Work to complete:
Everything from the line containing "high = Vector(map(max, high, point))" through the line containing "record = json.load(file)" must be quoted exactly; everything else is left out.

======== Data block

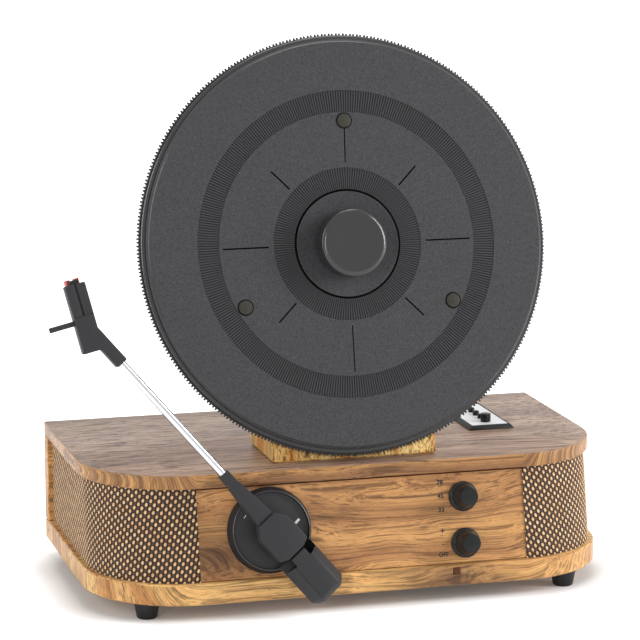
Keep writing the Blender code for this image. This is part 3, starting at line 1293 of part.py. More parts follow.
def build_headshell():
    """The cranked cover: an arm-wise collar that turns into the shell's own direction."""
    left = SHELL_SIDE - SHELL_WIDTH / 2
    right = SHELL_SIDE + SHELL_WIDTH / 2
    collar_left = -COLLAR_HALF
    collar_right = COLLAR_HALF
    back_left = shell_point(left, SHELL_START)
    front_left = shell_point(left, SHELL_END)
    front_right = shell_point(right, SHELL_END)
    slope = math.tan(SHELL_OFFSET)
    inner_z = back_left.z - (collar_left - back_left.x) * slope
    elbow_along = (collar_right - right * math.cos(SHELL_OFFSET)) / math.sin(SHELL_OFFSET)
    elbow = shell_point(right, elbow_along)
    outline = [
        (collar_left, COLLAR_START), (collar_right, COLLAR_START), (elbow.x, elbow.z),
        (front_right.x, front_right.z), (front_left.x, front_left.z), (back_left.x, back_left.z),
        (collar_left, inner_z),
    ]
    top = arm_height(SHELL_TOP_RISE)
    bottom = arm_height(SHELL_BOTTOM_RISE)
    shell = plate(
        "headshell", BLACK, tilt_axis, [outline], bottom - top, (0, (top + bottom) / 2, 0), FACE_OUT,
    )
    round_edges(shell, SHELL_EDGE, 1)
    inner = SHELL_WIDTH / 2 - SHELL_WALL
    under = block(
        "shell_hollow", None, shell_frame,
        (SHELL_SIDE - inner, top + SHELL_WALL, SHELL_END - SHELL_HOLLOW_LENGTH),
        (SHELL_SIDE + inner, bottom + OVERRUN, SHELL_END + OVERRUN),
    )
    groove = block(
        "shell_groove", None, shell_frame,
        (SHELL_SIDE - SHELL_GROOVE_WIDTH / 2, top - OVERRUN, SHELL_GROOVE_START),
        (SHELL_SIDE + SHELL_GROOVE_WIDTH / 2, top + SHELL_GROOVE_DEPTH, SHELL_END + OVERRUN),
    )
    socket = turned(
        "shell_tube_socket", None, tilt_axis,
        [(0, TUBE_END + SEAT_GAP), (TUBE_RADIUS + SEAT_GAP, TUBE_END + SEAT_GAP),
         (TUBE_RADIUS + SEAT_GAP, COLLAR_START - OVERRUN), (0, COLLAR_START - OVERRUN)],
        SMALL_STEPS, rotation=(0, 0, 0),
    )
    cut(shell, under, groove, socket)

    half = LIFT_WIDTH / 2
    lift_top = top + SHELL_WALL + SEAT_GAP
    slot = block(
        "lift_slot", None, shell_frame,
        (left - OVERRUN, lift_top - SEAT_GAP, LIFT_ALONG - half - SEAT_GAP),
        (SHELL_SIDE, lift_top + LIFT_THICKNESS + SEAT_GAP, LIFT_ALONG + half + SEAT_GAP),
    )
    cut(shell, slot)
    lift = block(
        "finger_lift", BLACK, shell_frame,
        (left - LIFT_REACH, lift_top, LIFT_ALONG - half),
        (SHELL_SIDE - SEAT_GAP, lift_top + LIFT_THICKNESS, LIFT_ALONG + half),
    )
    round_edges(lift, LIFT_EDGE, 1)

    body_top = lift_top + LIFT_THICKNESS + SEAT_GAP
    body_bottom = bottom + CARTRIDGE_DROP
    cart_half = CARTRIDGE_WIDTH / 2
    cart_front = SHELL_END - CARTRIDGE_SINK
    cartridge = block(
        "cartridge", BLACK, shell_frame,
        (SHELL_SIDE - cart_half, body_top, cart_front - CARTRIDGE_LENGTH),
        (SHELL_SIDE + cart_half, body_bottom, cart_front),
    )
    round_edges(cartridge, SHELL_EDGE, 1)
    holder_half = STYLUS_HOLDER_WIDTH / 2
    holder_top = body_bottom + SEAT_GAP
    holder_back = SHELL_END + STYLUS_HOLDER_PROUD - STYLUS_HOLDER_LENGTH
    holder_front = SHELL_END + STYLUS_HOLDER_PROUD
    holder_bottom = holder_top + STYLUS_HOLDER_HEIGHT / 2
    horn_top = holder_top - STYLUS_HORN_RISE
    notch = STYLUS_HOLDER_NOTCH / 2
    prong = cart_front + SEAT_GAP
    holder = block(
        "stylus_holder", RED, shell_frame,
        (SHELL_SIDE - holder_half, horn_top, holder_back), (SHELL_SIDE + holder_half, holder_bottom, holder_front),
    )
    body_room = block(
        "holder_body_room", None, shell_frame,
        (SHELL_SIDE - holder_half - OVERRUN, horn_top - OVERRUN, holder_back - OVERRUN),
        (SHELL_SIDE + holder_half + OVERRUN, holder_top, prong),
    )
    horn_gap = block(
        "holder_horn_gap", None, shell_frame,
        (SHELL_SIDE - notch, horn_top - OVERRUN, prong),
        (SHELL_SIDE + notch, holder_bottom + OVERRUN, holder_front + OVERRUN),
    )
    cut(holder, body_room, horn_gap)
    needle_top = holder_bottom + SEAT_GAP
    needle_tip = arm_height(STYLUS_TIP_RISE)
    root_z = prong - STYLUS_ROOT_RADIUS - SEAT_GAP
    tip_z = root_z + STYLUS_LENGTH
    sections = []
    for radius, y, z in (
        (STYLUS_ROOT_RADIUS, needle_top, root_z),
        (STYLUS_ROOT_RADIUS, (needle_top + needle_tip) / 2, (root_z + tip_z) / 2),
        (STYLUS_TIP_RADIUS, needle_tip, tip_z),
    ):
        sections.append([(SHELL_SIDE + x, y, z + rise) for x, rise in circle((0, 0), radius, SMALL_STEPS)])
    needle = loft("stylus", STEEL, shell_frame, sections)
    smooth(needle.data)


def build_counterweight():
    """A block with a sloping flank on each side, a tapered tail and a notch at each front corner."""
    top = arm_height(WEIGHT_TOP_RISE)
    flank = arm_height(WEIGHT_FLANK_RISE)
    bottom = arm_height(WEIGHT_BOTTOM_RISE)

    def section(z, taper, fall):
        half = WEIGHT_HALF - taper
        return [
            (-half, bottom, z), (half, bottom, z), (half, flank, z), (WEIGHT_RIDGE, top + fall, z),
            (-WEIGHT_RIDGE, top + fall, z), (-half, flank, z),
        ]

    weight = loft("counterweight", BLACK, tilt_axis, [
        section(-WEIGHT_START, 0, 0), section(-WEIGHT_END + WEIGHT_END_TAPER, 0, 0),
        section(-WEIGHT_END, WEIGHT_END_TAPER, WEIGHT_END_FALL),
    ])
    round_edges(weight, WEIGHT_EDGE, 1, WEIGHT_EDGE_ANGLE)
    notches = []
    for name, side in (("left", -1), ("right", 1)):
        inner = side * WEIGHT_NECK_HALF
        outer = side * (WEIGHT_HALF + OVERRUN)
        notches.append(block(
            "weight_notch_" + name, None, tilt_axis,
            (min(inner, outer), top - OVERRUN, -WEIGHT_START - WEIGHT_NOTCH_LENGTH),
            (max(inner, outer), bottom - WEIGHT_NOTCH_FLOOR, -WEIGHT_START + OVERRUN),
        ))
    hole = turned(
        "weight_bore", None, tilt_axis,
        [(0, 0), (STUB_RADIUS + SEAT_GAP, 0), (STUB_RADIUS + SEAT_GAP, -WEIGHT_END / 2 - STUB_INSERT),
         (0, -WEIGHT_END / 2 - STUB_INSERT)],
        SMALL_STEPS, rotation=(0, 0, 0),
    )
    cut(weight, *notches, hole)


# Electronics on the cabinet's floor

def build_main_board():
    low = FLOOR_OF_CASE + BOARD_POST_HEIGHT
    left = MAIN_BOARD_X - MAIN_BOARD_WIDTH / 2
    right = MAIN_BOARD_X + MAIN_BOARD_WIDTH / 2
    far = TOP_DEPTH - BACK_THICKNESS - MAIN_BOARD_CLEARANCE
    near = far - MAIN_BOARD_DEPTH
    board = block("main_board", GREEN, origin, (left, near, low), (right, far, low + MAIN_BOARD_THICKNESS))
    pieces = []
    inset = BOARD_POST_INSET
    for i, (x, y) in enumerate(rectangle((left + inset, near + inset), (right - inset, far - inset))):
        pieces.append(turned(
            "board_post_%d" % i, None, origin,
            [(0, low + MAIN_BOARD_THICKNESS / 2), (BOARD_POST_RADIUS, low + MAIN_BOARD_THICKNESS / 2),
             (BOARD_POST_RADIUS, FLOOR_OF_CASE + SEAT_GAP), (0, FLOOR_OF_CASE + SEAT_GAP)],
            SMALL_STEPS, location=(x, y, 0), rotation=(0, 0, 0),
        ))
    size = TRANSFORMER_SIZE
    pieces.append(block(
        "board_transformer", None, origin,
        (left + size, near + size / 2, low + MAIN_BOARD_THICKNESS / 2),
        (left + 2 * size, near + 2 * size, low + MAIN_BOARD_THICKNESS + size),
    ))
    cut(board, *pieces, operation="UNION")


build_boards()
build_front_panel()
build_back_panel()
build_terminals()
build_grille("left", -1)
build_grille("right", 1)
build_feet()
build_control_unit()
build_column()
build_platter()
build_clamp()
build_drive()
build_knobs()
build_tonearm_base()
build_tonearm()
build_main_board()


# The origin goes to the middle of the bottom of the whole object

def bounds():
    """Lowest and highest corners of all the sub-parts."""
    bpy.context.view_layer.update()
    graph = bpy.context.evaluated_depsgraph_get()
    low = Vector((math.inf, math.inf, math.inf))
    high = -low
    for piece in parts.objects:
        if piece.type == "EMPTY":
            continue
        evaluated = piece.evaluated_get(graph)
        for vertex in evaluated.data.vertices:
            point = evaluated.matrix_world @ vertex.co
            low = Vector(map(min, low, point))
            high = Vector(map(max, high, point))
    return low, high


low_corner, high_corner = bounds()
middle = (low_corner + high_corner) / 2
origin.location = (-middle.x, -middle.y, -low_corner.z)
bpy.context.view_layer.update()

for label in (
    "lean_frame", "pulley_axis", "speed_axis", "volume_axis", "tonearm_swing_axis", "tonearm_tilt_axis",
    "source_knob_axis", "control_unit_frame", "foot_front_left", "foot_front_right", "foot_back_left",
    "foot_back_right",
):
    matrix = bpy.data.objects[label].matrix_world
    place = [round(v, 5) for v in matrix.translation]
    axes = [[round(v, 5) for v in matrix.col[i][:3]] for i in range(3)]
    print(label, "at", place, "x", axes[0], "y", axes[1], "z", axes[2])
print("size", [round(v, 4) for v in high_corner - low_corner])
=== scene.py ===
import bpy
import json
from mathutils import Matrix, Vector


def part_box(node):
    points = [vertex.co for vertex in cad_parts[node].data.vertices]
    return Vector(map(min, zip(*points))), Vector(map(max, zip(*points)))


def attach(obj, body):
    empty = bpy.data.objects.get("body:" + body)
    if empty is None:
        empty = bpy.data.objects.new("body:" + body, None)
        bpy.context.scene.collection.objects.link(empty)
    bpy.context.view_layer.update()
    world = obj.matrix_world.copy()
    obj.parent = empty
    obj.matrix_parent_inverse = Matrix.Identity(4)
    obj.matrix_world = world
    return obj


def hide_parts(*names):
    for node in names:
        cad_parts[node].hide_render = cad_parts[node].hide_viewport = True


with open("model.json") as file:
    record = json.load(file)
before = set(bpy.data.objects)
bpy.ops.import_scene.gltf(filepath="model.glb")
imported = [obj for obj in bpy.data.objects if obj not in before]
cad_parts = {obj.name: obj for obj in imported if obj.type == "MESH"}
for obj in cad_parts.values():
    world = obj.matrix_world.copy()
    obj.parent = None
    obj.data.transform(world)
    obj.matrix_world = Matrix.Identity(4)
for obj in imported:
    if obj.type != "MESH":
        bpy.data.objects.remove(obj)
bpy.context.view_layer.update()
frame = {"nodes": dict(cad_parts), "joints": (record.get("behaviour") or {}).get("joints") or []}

# %% [markdown]
# The object is a record player that stands upright. A dark platter leans back by 12 degrees in front of a
# wooden column, and a low cabinet below it carries the tonearm, two knobs and two loudspeakers behind woven
# cloth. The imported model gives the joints' places, so nothing here is measured twice.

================

The solution:
            high = Vector(map(max, high, point))
    return low, high


low_corner, high_corner = bounds()
middle = (low_corner + high_corner) / 2
origin.location = (-middle.x, -middle.y, -low_corner.z)
bpy.context.view_layer.update()

for label in (
    "lean_frame", "pulley_axis", "speed_axis", "volume_axis", "tonearm_swing_axis", "tonearm_tilt_axis",
    "source_knob_axis", "control_unit_frame", "foot_front_left", "foot_front_right", "foot_back_left",
    "foot_back_right",
):
    matrix = bpy.data.objects[label].matrix_world
    place = [round(v, 5) for v in matrix.translation]
    axes = [[round(v, 5) for v in matrix.col[i][:3]] for i in range(3)]
    print(label, "at", place, "x", axes[0], "y", axes[1], "z", axes[2])
print("size", [round(v, 4) for v in high_corner - low_corner])
=== scene.py ===
import bpy
import json
from mathutils import Matrix, Vector


def part_box(node):
    points = [vertex.co for vertex in cad_parts[node].data.vertices]
    return Vector(map(min, zip(*points))), Vector(map(max, zip(*points)))


def attach(obj, body):
    empty = bpy.data.objects.get("body:" + body)
    if empty is None:
        empty = bpy.data.objects.new("body:" + body, None)
        bpy.context.scene.collection.objects.link(empty)
    bpy.context.view_layer.update()
    world = obj.matrix_world.copy()
    obj.parent = empty
    obj.matrix_parent_inverse = Matrix.Identity(4)
    obj.matrix_world = world
    return obj


def hide_parts(*names):
    for node in names:
        cad_parts[node].hide_render = cad_parts[node].hide_viewport = True


with open("model.json") as file:
    record = json.load(file)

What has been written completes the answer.